Antônio Santi pondera que a próxima década do agronegócio vai depender da capacidade do produtor reinventar processos e tomar decisões baseadas em dados. Ele afirma estar otimista, pois há uma geração nova assumindo propriedades, cooperativas e empresas com “sede” não apenas de tecnologia, mas de fazer as coisas acontecerem.
“Pensar o futuro não é uma coisa fácil, mas vislumbramos que estaremos muito mais assertivos na tomada de decisão na fertilidade do solo, na escolha de cultivares, no manejo fitossanitário e em sistemas de rotação. A questão do sequestro de carbono e créditos não será mais uma utopia e sim algo palpável e realidade dentro das propriedades”, afirma.
Santi avalia que, talvez, não se ganhe diretamente em créditos de carbono, mas se chegará à “soja carbono zero” e “milho carbono zero”. Para saber mais sobre o mercado de crédito de carbono, leia matéria na Página 9 do Jornal Cotrijal.

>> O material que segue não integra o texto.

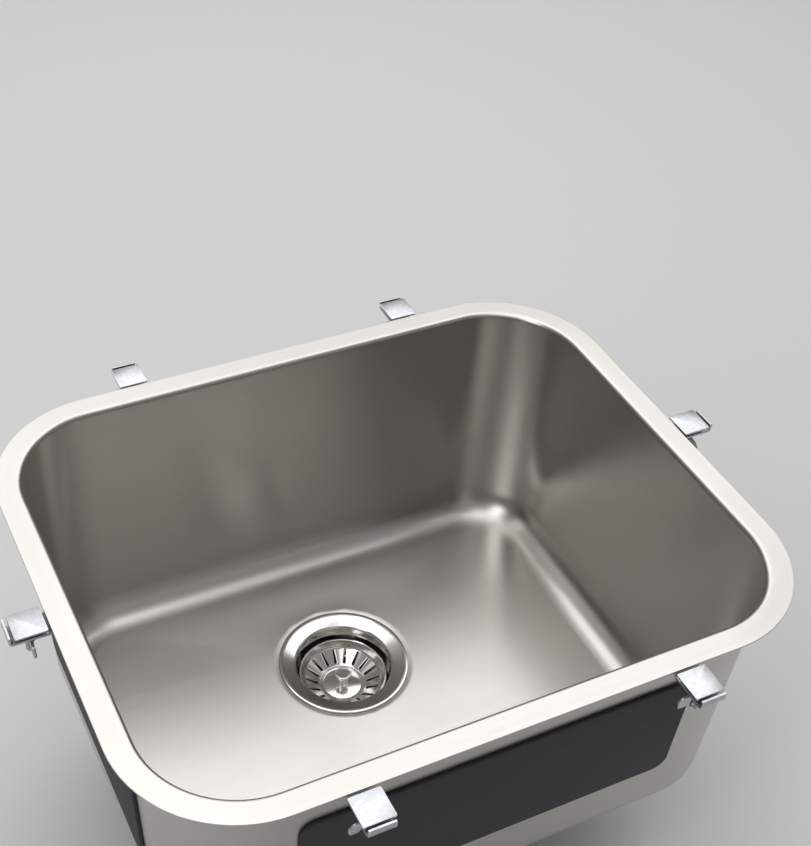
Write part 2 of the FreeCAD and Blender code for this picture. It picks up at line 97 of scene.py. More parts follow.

- Correção da acidez do solo e da fertilidade, preferencialmente em taxa variada;
- Investir em produção de palha incluindo diferentes espécies, principalmente, com sistemas radiculares diferentes e que forneçam nitrogênio ao sistema;
- Implantar o uso de rotação e consórcio de culturas, banindo o uso de grade niveladora e o vazio outono/inverno;
- Ser persistente, insistir, aprimorar, estudar, reinventar-se.
O professor Antônio Santi tem uma dica de ouro para os produtores: “muito cuidado com produtos ou soluções milagrosas neste momento”. De acordo com o profissional, melhorar a qualidade do solo aumentando o teor de matéria orgânica e armazenamento de água são frutos de um trabalho minucioso e muito capricho, e não de técnicas agronômicas isoladas e pontuais.